Work to do: Write the records out again, precisely as they stand.
** Start of Records provided **
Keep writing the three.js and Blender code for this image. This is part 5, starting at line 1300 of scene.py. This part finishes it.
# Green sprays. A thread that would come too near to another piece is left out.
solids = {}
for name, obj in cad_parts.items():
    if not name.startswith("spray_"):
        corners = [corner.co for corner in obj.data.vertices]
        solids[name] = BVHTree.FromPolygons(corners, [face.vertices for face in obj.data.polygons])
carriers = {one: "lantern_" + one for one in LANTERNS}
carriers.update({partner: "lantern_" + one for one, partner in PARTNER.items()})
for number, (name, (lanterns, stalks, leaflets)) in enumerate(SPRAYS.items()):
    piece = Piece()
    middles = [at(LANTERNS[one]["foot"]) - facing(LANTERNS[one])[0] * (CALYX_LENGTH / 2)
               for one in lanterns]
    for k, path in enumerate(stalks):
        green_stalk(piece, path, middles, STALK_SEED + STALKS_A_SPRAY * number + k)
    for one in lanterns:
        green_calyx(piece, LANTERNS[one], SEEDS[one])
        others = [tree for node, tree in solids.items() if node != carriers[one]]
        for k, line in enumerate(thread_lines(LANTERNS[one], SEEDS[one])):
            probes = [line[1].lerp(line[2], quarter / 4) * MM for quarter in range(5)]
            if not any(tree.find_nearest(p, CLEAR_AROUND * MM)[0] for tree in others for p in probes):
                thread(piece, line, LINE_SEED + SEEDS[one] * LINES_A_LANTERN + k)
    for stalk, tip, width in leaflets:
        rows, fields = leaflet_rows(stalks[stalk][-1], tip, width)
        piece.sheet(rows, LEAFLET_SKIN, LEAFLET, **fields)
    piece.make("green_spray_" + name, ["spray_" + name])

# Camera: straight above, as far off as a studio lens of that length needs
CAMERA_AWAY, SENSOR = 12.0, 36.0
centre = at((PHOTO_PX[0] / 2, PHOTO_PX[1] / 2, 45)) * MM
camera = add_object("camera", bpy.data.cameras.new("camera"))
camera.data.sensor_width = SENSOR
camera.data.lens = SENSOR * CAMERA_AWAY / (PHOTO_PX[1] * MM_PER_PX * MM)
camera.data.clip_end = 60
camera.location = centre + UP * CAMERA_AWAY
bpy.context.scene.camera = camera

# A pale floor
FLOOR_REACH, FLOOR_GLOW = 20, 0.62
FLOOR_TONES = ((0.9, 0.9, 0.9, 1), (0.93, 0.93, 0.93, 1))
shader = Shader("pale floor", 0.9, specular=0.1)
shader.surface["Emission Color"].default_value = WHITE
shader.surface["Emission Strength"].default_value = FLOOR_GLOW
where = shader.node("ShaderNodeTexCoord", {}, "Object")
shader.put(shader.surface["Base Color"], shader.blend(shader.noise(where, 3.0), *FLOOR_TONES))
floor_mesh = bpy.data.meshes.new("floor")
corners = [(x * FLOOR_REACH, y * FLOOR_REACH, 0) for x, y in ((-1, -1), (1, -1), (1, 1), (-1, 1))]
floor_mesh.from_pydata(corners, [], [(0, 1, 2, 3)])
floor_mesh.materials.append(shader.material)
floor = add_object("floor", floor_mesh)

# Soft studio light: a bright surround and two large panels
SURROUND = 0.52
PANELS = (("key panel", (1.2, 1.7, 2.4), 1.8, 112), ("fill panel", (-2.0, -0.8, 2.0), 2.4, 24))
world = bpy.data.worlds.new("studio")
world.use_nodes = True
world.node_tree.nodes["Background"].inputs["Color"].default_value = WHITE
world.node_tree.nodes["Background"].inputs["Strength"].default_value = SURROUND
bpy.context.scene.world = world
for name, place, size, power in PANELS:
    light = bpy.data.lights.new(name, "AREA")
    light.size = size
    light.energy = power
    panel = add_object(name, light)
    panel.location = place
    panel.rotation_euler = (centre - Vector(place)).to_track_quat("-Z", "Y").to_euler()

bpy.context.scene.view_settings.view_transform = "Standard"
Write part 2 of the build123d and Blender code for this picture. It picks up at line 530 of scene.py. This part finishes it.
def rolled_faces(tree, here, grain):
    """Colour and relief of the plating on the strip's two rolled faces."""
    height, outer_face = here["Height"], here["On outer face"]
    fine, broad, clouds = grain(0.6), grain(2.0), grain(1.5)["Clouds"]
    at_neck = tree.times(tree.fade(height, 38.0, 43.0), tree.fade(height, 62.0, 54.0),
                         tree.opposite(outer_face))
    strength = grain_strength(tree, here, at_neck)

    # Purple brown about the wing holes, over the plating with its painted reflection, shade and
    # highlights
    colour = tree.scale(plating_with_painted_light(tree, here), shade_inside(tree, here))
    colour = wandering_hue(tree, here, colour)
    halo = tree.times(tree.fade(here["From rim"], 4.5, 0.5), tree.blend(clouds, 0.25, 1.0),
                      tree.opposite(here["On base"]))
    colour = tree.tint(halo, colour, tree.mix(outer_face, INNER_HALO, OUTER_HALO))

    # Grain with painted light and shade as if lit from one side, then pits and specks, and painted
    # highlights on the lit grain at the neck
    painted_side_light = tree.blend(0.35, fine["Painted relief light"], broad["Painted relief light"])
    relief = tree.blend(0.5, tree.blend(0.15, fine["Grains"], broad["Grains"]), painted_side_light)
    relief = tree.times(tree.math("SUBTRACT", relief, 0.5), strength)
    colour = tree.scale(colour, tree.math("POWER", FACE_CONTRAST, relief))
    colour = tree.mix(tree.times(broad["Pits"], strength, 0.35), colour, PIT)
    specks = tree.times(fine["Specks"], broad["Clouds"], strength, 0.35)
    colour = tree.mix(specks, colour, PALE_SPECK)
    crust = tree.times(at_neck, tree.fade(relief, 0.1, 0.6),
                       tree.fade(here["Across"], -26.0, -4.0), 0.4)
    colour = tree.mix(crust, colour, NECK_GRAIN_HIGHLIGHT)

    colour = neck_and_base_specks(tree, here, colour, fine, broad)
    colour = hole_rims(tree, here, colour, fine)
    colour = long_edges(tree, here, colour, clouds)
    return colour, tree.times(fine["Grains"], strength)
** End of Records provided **
The output:
Keep writing the three.js and Blender code for this image. This is part 5, starting at line 1300 of scene.py. This part finishes it.
# Green sprays. A thread that would come too near to another piece is left out.
solids = {}
for name, obj in cad_parts.items():
    if not name.startswith("spray_"):
        corners = [corner.co for corner in obj.data.vertices]
        solids[name] = BVHTree.FromPolygons(corners, [face.vertices for face in obj.data.polygons])
carriers = {one: "lantern_" + one for one in LANTERNS}
carriers.update({partner: "lantern_" + one for one, partner in PARTNER.items()})
for number, (name, (lanterns, stalks, leaflets)) in enumerate(SPRAYS.items()):
    piece = Piece()
    middles = [at(LANTERNS[one]["foot"]) - facing(LANTERNS[one])[0] * (CALYX_LENGTH / 2)
               for one in lanterns]
    for k, path in enumerate(stalks):
        green_stalk(piece, path, middles, STALK_SEED + STALKS_A_SPRAY * number + k)
    for one in lanterns:
        green_calyx(piece, LANTERNS[one], SEEDS[one])
        others = [tree for node, tree in solids.items() if node != carriers[one]]
        for k, line in enumerate(thread_lines(LANTERNS[one], SEEDS[one])):
            probes = [line[1].lerp(line[2], quarter / 4) * MM for quarter in range(5)]
            if not any(tree.find_nearest(p, CLEAR_AROUND * MM)[0] for tree in others for p in probes):
                thread(piece, line, LINE_SEED + SEEDS[one] * LINES_A_LANTERN + k)
    for stalk, tip, width in leaflets:
        rows, fields = leaflet_rows(stalks[stalk][-1], tip, width)
        piece.sheet(rows, LEAFLET_SKIN, LEAFLET, **fields)
    piece.make("green_spray_" + name, ["spray_" + name])

# Camera: straight above, as far off as a studio lens of that length needs
CAMERA_AWAY, SENSOR = 12.0, 36.0
centre = at((PHOTO_PX[0] / 2, PHOTO_PX[1] / 2, 45)) * MM
camera = add_object("camera", bpy.data.cameras.new("camera"))
camera.data.sensor_width = SENSOR
camera.data.lens = SENSOR * CAMERA_AWAY / (PHOTO_PX[1] * MM_PER_PX * MM)
camera.data.clip_end = 60
camera.location = centre + UP * CAMERA_AWAY
bpy.context.scene.camera = camera

# A pale floor
FLOOR_REACH, FLOOR_GLOW = 20, 0.62
FLOOR_TONES = ((0.9, 0.9, 0.9, 1), (0.93, 0.93, 0.93, 1))
shader = Shader("pale floor", 0.9, specular=0.1)
shader.surface["Emission Color"].default_value = WHITE
shader.surface["Emission Strength"].default_value = FLOOR_GLOW
where = shader.node("ShaderNodeTexCoord", {}, "Object")
shader.put(shader.surface["Base Color"], shader.blend(shader.noise(where, 3.0), *FLOOR_TONES))
floor_mesh = bpy.data.meshes.new("floor")
corners = [(x * FLOOR_REACH, y * FLOOR_REACH, 0) for x, y in ((-1, -1), (1, -1), (1, 1), (-1, 1))]
floor_mesh.from_pydata(corners, [], [(0, 1, 2, 3)])
floor_mesh.materials.append(shader.material)
floor = add_object("floor", floor_mesh)

# Soft studio light: a bright surround and two large panels
SURROUND = 0.52
PANELS = (("key panel", (1.2, 1.7, 2.4), 1.8, 112), ("fill panel", (-2.0, -0.8, 2.0), 2.4, 24))
world = bpy.data.worlds.new("studio")
world.use_nodes = True
world.node_tree.nodes["Background"].inputs["Color"].default_value = WHITE
world.node_tree.nodes["Background"].inputs["Strength"].default_value = SURROUND
bpy.context.scene.world = world
for name, place, size, power in PANELS:
    light = bpy.data.lights.new(name, "AREA")
    light.size = size
    light.energy = power
    panel = add_object(name, light)
    panel.location = place
    panel.rotation_euler = (centre - Vector(place)).to_track_quat("-Z", "Y").to_euler()

bpy.context.scene.view_settings.view_transform = "Standard"
Write part 2 of the build123d and Blender code for this picture. It picks up at line 530 of scene.py. This part finishes it.
def rolled_faces(tree, here, grain):
    """Colour and relief of the plating on the strip's two rolled faces."""
    height, outer_face = here["Height"], here["On outer face"]
    fine, broad, clouds = grain(0.6), grain(2.0), grain(1.5)["Clouds"]
    at_neck = tree.times(tree.fade(height, 38.0, 43.0), tree.fade(height, 62.0, 54.0),
                         tree.opposite(outer_face))
    strength = grain_strength(tree, here, at_neck)

    # Purple brown about the wing holes, over the plating with its painted reflection, shade and
    # highlights
    colour = tree.scale(plating_with_painted_light(tree, here), shade_inside(tree, here))
    colour = wandering_hue(tree, here, colour)
    halo = tree.times(tree.fade(here["From rim"], 4.5, 0.5), tree.blend(clouds, 0.25, 1.0),
                      tree.opposite(here["On base"]))
    colour = tree.tint(halo, colour, tree.mix(outer_face, INNER_HALO, OUTER_HALO))

    # Grain with painted light and shade as if lit from one side, then pits and specks, and painted
    # highlights on the lit grain at the neck
    painted_side_light = tree.blend(0.35, fine["Painted relief light"], broad["Painted relief light"])
    relief = tree.blend(0.5, tree.blend(0.15, fine["Grains"], broad["Grains"]), painted_side_light)
    relief = tree.times(tree.math("SUBTRACT", relief, 0.5), strength)
    colour = tree.scale(colour, tree.math("POWER", FACE_CONTRAST, relief))
    colour = tree.mix(tree.times(broad["Pits"], strength, 0.35), colour, PIT)
    specks = tree.times(fine["Specks"], broad["Clouds"], strength, 0.35)
    colour = tree.mix(specks, colour, PALE_SPECK)
    crust = tree.times(at_neck, tree.fade(relief, 0.1, 0.6),
                       tree.fade(here["Across"], -26.0, -4.0), 0.4)
    colour = tree.mix(crust, colour, NECK_GRAIN_HIGHLIGHT)

    colour = neck_and_base_specks(tree, here, colour, fine, broad)
    colour = hole_rims(tree, here, colour, fine)
    colour = long_edges(tree, here, colour, clouds)
    return colour, tree.times(fine["Grains"], strength)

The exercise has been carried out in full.